** Start of INPUT DATA **
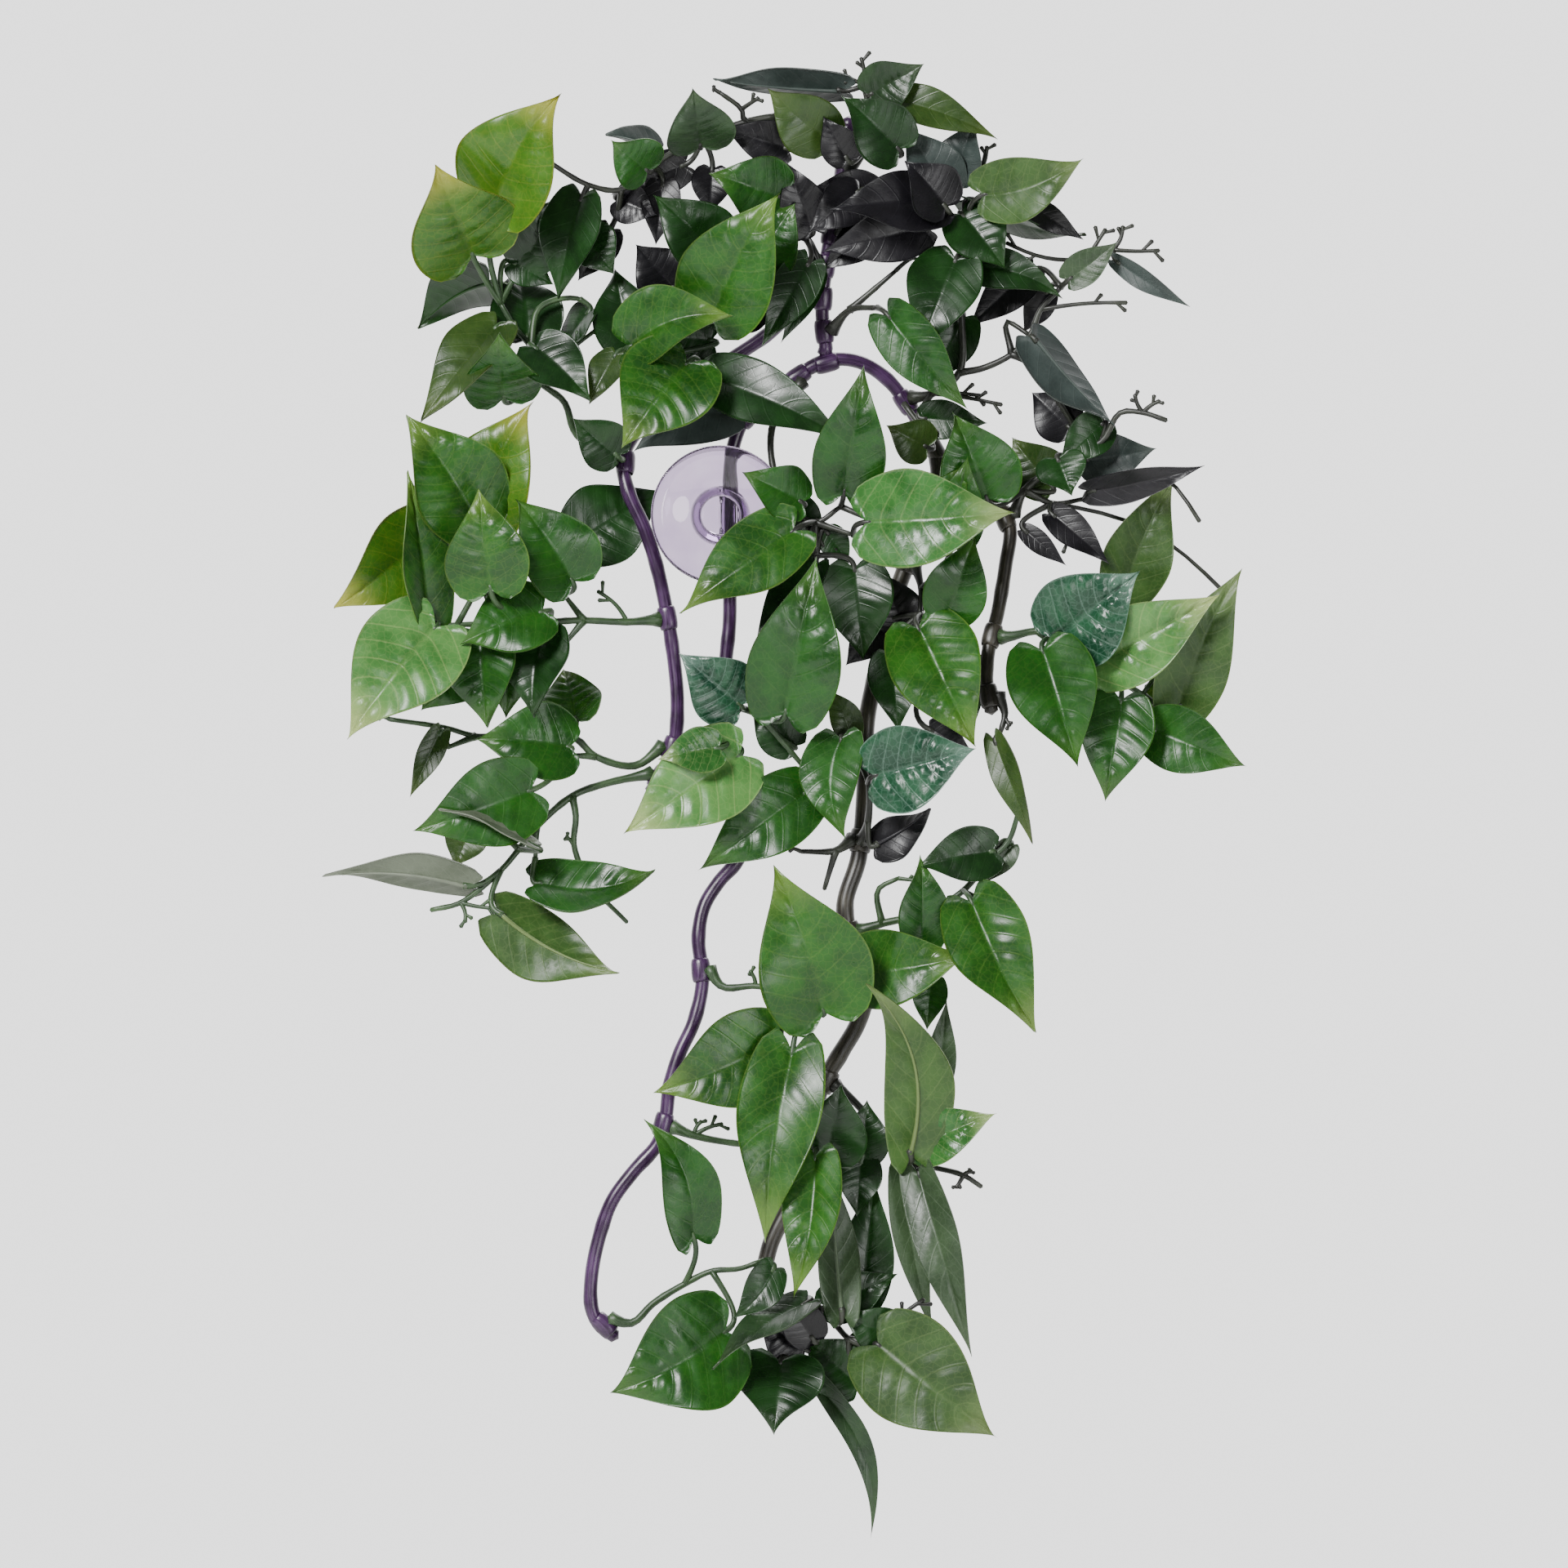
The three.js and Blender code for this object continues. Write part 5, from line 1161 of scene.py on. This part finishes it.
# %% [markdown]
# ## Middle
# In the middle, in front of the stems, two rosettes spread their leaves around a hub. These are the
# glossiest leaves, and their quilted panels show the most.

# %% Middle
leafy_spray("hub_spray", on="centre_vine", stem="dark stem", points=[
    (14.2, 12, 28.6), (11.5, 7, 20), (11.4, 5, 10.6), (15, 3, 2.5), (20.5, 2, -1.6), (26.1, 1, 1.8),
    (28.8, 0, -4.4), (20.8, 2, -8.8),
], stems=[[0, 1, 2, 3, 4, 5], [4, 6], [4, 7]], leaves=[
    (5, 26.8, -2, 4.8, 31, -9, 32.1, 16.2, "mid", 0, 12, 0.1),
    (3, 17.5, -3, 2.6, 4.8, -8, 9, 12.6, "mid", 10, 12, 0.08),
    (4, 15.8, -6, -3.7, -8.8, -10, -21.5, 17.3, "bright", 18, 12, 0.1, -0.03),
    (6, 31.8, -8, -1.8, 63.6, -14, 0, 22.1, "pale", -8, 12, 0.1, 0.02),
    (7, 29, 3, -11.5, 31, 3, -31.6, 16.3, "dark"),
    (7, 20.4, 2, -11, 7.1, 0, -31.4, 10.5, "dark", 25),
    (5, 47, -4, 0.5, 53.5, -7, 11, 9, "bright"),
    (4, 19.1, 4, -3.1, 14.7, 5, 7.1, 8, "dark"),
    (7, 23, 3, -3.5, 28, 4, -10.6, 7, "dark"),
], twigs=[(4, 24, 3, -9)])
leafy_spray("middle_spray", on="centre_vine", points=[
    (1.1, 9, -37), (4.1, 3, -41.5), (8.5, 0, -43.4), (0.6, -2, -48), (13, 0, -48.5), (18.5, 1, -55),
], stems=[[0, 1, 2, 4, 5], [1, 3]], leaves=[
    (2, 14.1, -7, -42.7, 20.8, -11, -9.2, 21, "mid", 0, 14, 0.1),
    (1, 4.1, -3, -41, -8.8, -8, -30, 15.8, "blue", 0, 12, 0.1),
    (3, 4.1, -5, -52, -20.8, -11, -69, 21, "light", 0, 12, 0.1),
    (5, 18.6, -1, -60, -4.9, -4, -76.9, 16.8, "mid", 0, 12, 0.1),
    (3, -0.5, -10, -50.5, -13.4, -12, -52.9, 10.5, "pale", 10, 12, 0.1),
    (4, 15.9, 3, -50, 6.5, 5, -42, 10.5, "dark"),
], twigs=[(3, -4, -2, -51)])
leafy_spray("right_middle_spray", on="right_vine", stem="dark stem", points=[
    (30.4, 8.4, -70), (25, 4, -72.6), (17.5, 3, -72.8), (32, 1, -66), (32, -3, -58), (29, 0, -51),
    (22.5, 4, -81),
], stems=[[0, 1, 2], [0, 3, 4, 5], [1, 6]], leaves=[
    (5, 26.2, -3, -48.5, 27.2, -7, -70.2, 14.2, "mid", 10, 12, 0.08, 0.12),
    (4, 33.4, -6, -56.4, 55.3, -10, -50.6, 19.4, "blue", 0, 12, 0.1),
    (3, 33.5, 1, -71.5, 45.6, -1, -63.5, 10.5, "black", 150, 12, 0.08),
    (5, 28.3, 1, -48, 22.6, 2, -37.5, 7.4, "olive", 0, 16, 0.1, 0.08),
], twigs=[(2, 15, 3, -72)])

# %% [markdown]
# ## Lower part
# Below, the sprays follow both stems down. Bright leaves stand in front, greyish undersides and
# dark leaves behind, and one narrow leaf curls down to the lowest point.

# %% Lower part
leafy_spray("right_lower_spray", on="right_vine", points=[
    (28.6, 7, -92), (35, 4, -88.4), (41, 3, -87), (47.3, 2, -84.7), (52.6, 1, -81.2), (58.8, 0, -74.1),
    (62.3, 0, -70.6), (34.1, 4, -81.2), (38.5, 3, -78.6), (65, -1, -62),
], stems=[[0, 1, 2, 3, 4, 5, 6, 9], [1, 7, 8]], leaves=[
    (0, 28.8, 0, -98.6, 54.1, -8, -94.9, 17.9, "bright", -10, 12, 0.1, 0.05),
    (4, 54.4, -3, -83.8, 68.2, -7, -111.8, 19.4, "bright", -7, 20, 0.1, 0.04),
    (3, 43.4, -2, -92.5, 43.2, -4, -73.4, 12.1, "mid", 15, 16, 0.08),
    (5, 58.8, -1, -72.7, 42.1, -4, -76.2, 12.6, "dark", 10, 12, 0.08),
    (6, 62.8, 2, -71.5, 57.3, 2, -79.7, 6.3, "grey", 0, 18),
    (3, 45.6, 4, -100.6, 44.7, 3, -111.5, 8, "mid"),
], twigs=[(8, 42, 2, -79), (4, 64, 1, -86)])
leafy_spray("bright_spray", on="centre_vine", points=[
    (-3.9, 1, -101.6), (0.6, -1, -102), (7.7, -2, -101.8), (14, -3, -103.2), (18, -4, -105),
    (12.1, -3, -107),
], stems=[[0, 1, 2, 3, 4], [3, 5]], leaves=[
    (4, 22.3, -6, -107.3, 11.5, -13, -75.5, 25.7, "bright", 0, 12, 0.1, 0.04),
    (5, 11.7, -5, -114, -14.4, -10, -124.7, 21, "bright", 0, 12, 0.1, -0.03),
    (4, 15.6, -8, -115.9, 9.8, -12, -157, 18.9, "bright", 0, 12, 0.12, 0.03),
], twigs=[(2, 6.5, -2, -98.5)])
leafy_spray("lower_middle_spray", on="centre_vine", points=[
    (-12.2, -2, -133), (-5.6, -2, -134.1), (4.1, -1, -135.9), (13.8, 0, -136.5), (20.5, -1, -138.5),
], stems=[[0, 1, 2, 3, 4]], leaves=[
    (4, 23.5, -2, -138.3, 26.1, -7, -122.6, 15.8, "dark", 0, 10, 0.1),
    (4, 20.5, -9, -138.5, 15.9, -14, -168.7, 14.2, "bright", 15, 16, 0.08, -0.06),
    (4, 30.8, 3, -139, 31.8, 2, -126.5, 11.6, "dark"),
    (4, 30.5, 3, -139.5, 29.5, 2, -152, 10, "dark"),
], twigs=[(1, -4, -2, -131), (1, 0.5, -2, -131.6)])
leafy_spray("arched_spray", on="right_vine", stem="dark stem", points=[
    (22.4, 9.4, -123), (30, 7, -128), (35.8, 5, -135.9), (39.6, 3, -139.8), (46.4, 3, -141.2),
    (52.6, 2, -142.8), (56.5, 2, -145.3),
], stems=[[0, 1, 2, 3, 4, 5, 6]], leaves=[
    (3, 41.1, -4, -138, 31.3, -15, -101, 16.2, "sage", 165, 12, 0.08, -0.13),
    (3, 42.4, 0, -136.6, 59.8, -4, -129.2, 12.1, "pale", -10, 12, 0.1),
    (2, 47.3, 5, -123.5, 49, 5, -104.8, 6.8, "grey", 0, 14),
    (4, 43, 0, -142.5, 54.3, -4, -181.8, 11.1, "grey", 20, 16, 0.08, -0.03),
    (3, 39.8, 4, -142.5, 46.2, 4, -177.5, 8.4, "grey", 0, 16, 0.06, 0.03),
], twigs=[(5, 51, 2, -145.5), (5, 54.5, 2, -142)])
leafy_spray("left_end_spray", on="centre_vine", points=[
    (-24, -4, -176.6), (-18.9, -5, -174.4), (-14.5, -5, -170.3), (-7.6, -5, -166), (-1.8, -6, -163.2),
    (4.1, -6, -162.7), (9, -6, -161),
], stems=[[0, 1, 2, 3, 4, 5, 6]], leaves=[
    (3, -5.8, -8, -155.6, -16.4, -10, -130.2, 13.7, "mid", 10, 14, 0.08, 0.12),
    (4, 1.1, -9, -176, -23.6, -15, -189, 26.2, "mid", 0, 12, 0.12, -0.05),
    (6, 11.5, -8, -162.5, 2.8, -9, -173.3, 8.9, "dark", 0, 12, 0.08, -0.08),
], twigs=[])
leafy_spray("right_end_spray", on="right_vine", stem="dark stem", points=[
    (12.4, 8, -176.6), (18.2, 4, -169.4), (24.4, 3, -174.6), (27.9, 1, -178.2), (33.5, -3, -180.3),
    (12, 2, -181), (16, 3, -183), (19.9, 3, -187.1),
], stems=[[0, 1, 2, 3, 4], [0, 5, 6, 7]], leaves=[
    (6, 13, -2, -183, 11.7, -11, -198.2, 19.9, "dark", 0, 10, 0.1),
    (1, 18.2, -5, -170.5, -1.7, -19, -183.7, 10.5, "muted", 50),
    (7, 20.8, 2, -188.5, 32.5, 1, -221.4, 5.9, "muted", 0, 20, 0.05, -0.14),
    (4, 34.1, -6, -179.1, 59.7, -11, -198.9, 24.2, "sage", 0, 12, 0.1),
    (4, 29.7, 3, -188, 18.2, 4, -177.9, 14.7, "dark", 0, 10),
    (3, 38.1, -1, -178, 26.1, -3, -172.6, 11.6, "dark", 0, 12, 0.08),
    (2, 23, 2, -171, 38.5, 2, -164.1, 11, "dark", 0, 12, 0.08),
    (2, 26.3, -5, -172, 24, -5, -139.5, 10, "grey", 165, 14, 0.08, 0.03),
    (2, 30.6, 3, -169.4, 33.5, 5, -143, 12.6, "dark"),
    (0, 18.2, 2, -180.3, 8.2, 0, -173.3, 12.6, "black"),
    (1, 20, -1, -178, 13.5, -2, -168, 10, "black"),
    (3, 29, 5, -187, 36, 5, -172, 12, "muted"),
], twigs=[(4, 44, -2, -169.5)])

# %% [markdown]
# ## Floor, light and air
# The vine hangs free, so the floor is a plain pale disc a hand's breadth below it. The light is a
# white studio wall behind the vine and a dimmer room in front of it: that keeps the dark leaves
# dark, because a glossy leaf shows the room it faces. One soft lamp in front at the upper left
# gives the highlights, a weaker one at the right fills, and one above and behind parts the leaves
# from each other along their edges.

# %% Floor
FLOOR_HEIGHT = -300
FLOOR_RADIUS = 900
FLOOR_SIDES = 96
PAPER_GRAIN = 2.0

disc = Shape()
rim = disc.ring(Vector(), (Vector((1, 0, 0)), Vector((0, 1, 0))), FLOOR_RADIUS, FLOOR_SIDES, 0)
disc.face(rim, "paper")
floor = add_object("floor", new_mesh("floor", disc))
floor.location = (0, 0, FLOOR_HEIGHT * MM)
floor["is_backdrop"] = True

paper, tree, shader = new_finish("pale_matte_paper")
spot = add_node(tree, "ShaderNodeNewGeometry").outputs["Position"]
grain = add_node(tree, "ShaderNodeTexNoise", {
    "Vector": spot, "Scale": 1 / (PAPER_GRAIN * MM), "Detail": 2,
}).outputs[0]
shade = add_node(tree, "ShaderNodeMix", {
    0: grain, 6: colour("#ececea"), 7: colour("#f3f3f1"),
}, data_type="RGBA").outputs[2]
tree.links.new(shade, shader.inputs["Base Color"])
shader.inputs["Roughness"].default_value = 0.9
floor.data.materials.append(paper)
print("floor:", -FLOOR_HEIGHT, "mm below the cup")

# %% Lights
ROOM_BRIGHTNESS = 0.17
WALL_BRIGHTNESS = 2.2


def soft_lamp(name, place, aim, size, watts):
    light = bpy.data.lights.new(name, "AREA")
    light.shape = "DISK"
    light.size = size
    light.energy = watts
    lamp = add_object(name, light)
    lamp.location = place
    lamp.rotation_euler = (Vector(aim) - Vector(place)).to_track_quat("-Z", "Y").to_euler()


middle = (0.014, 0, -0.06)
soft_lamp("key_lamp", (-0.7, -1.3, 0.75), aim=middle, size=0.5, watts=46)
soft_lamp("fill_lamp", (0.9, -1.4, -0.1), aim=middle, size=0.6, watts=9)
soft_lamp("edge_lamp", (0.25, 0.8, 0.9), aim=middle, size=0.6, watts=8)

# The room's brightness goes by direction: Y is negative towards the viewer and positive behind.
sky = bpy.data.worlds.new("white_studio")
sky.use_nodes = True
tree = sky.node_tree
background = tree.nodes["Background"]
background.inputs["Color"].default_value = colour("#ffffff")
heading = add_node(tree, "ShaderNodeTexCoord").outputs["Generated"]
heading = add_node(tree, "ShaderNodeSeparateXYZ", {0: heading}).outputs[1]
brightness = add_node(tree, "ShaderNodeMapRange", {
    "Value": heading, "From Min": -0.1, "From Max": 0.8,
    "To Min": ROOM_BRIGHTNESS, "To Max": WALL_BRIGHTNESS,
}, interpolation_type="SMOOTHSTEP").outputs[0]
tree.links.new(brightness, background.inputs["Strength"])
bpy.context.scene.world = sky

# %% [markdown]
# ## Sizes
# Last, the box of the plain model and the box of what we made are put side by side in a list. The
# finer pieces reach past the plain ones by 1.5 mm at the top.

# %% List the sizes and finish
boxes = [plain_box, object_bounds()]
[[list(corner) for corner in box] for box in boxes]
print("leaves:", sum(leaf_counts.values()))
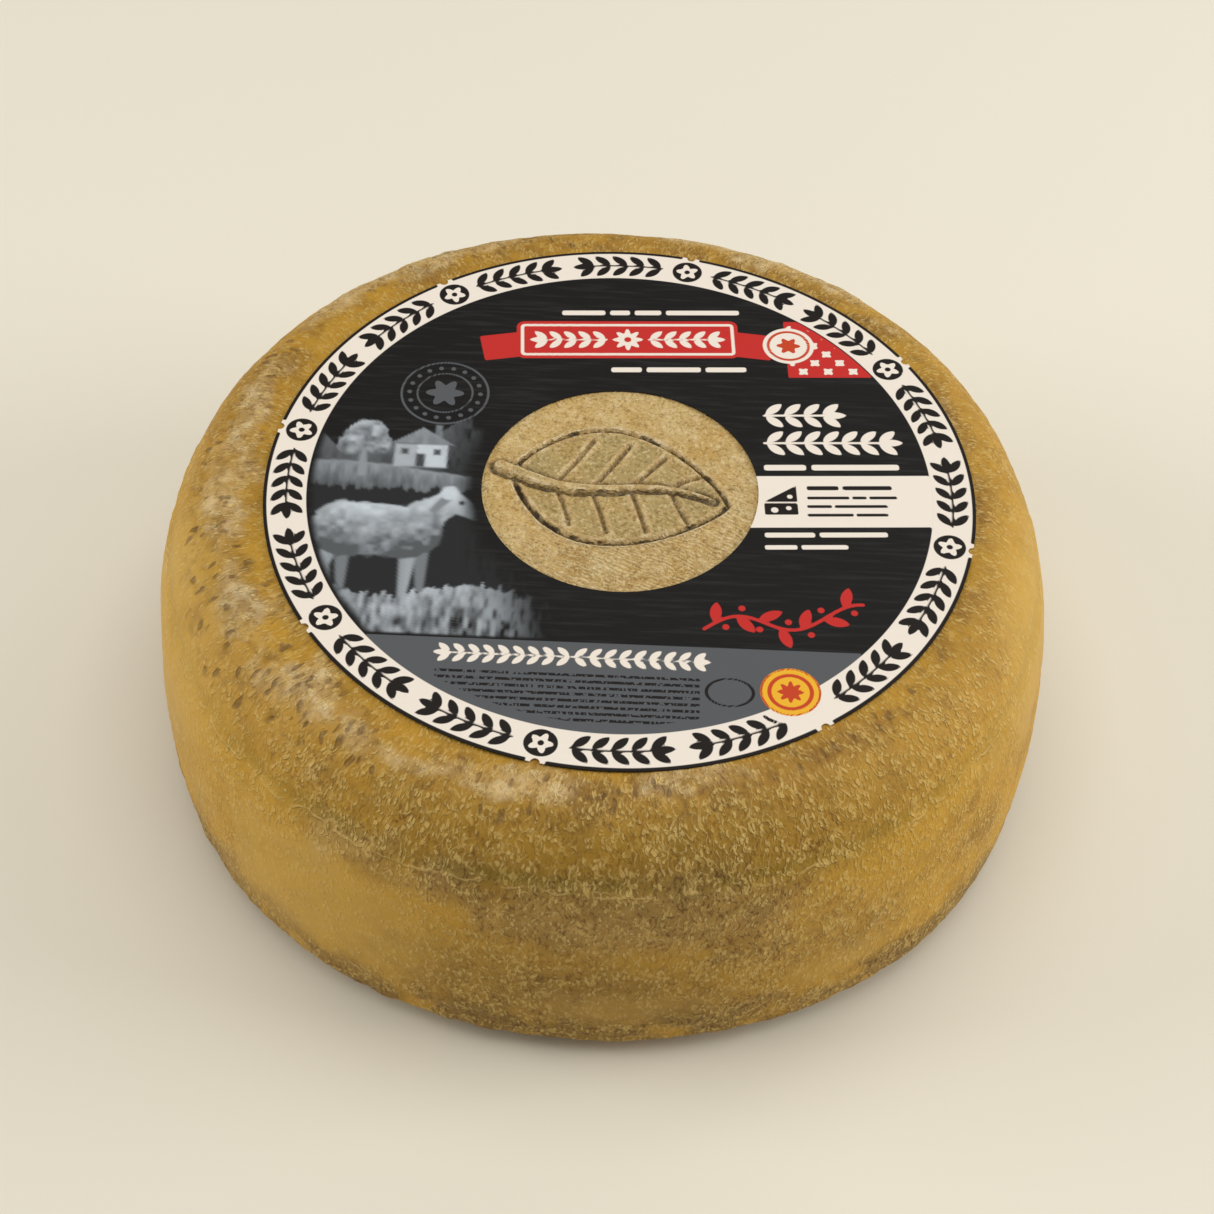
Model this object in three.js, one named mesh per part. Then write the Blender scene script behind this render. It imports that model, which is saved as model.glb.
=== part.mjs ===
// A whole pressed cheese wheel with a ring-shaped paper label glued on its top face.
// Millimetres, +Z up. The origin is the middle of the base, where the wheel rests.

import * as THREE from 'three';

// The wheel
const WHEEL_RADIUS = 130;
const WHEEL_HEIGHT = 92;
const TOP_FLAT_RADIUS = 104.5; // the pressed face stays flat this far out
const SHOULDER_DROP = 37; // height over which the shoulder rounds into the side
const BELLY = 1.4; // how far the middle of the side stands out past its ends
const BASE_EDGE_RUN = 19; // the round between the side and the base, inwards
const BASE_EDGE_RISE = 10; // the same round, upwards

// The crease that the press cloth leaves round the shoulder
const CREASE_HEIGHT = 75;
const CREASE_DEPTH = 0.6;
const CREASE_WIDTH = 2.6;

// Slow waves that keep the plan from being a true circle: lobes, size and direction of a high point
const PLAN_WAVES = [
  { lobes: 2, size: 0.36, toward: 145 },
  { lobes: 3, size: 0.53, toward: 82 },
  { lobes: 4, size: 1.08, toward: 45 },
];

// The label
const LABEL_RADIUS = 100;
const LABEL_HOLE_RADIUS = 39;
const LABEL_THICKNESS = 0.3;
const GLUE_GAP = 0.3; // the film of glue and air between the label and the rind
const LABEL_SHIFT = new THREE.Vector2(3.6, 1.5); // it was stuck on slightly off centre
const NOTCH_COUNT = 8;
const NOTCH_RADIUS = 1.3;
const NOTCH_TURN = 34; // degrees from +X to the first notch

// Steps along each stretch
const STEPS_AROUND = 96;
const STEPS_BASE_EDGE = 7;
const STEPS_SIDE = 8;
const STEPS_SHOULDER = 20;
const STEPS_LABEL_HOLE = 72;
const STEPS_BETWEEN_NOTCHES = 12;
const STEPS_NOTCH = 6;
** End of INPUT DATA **
*STATED TASK*.
Repeat the entries above exactly, beginning at their first line and ending with the line that contains "# glossiest leaves, and", with nothing added.

*FULL OUTPUT*.
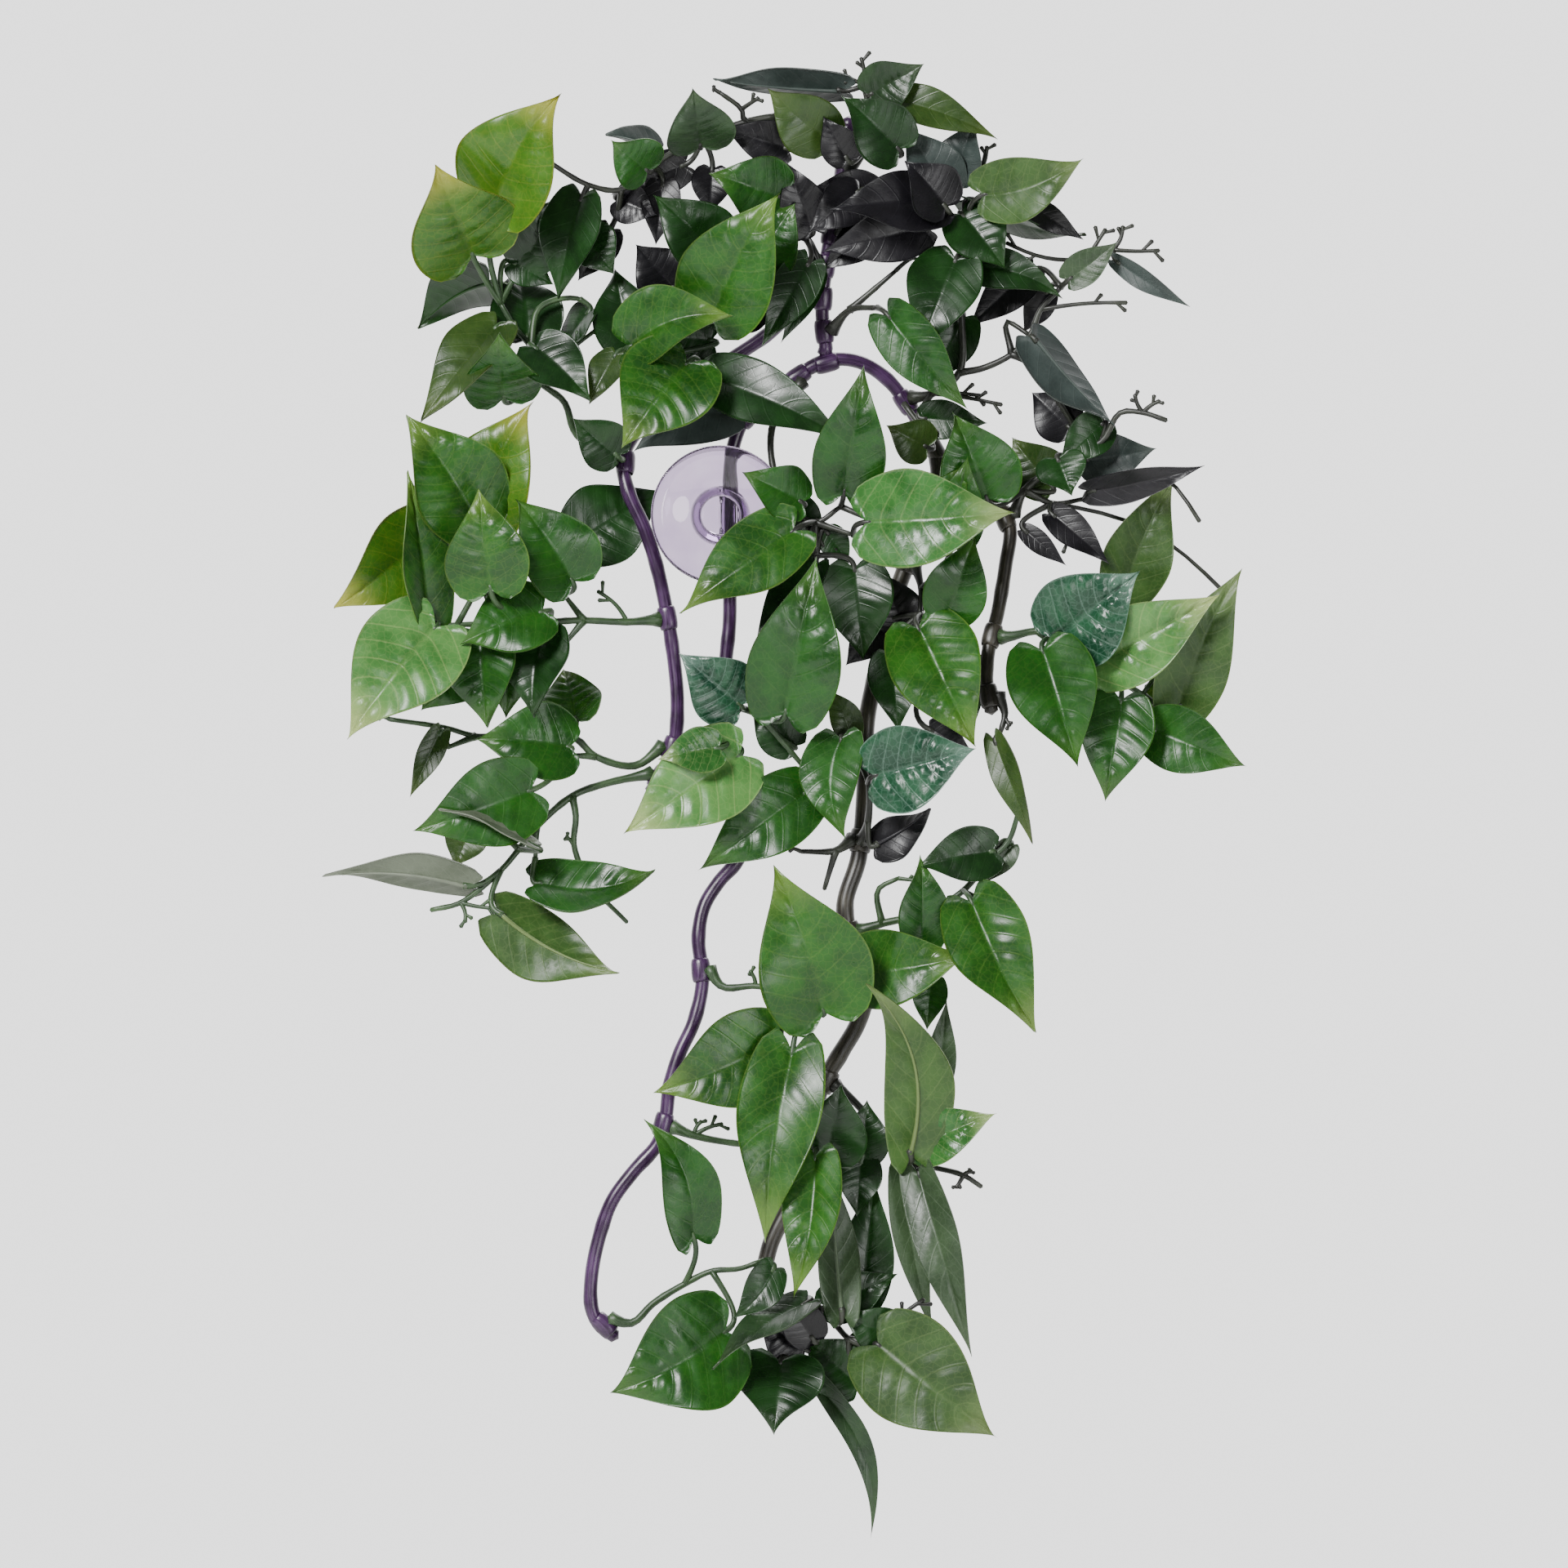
The three.js and Blender code for this object continues. Write part 5, from line 1161 of scene.py on. This part finishes it.
# %% [markdown]
# ## Middle
# In the middle, in front of the stems, two rosettes spread their leaves around a hub. These are the
# glossiest leaves, and their quilted panels show the most.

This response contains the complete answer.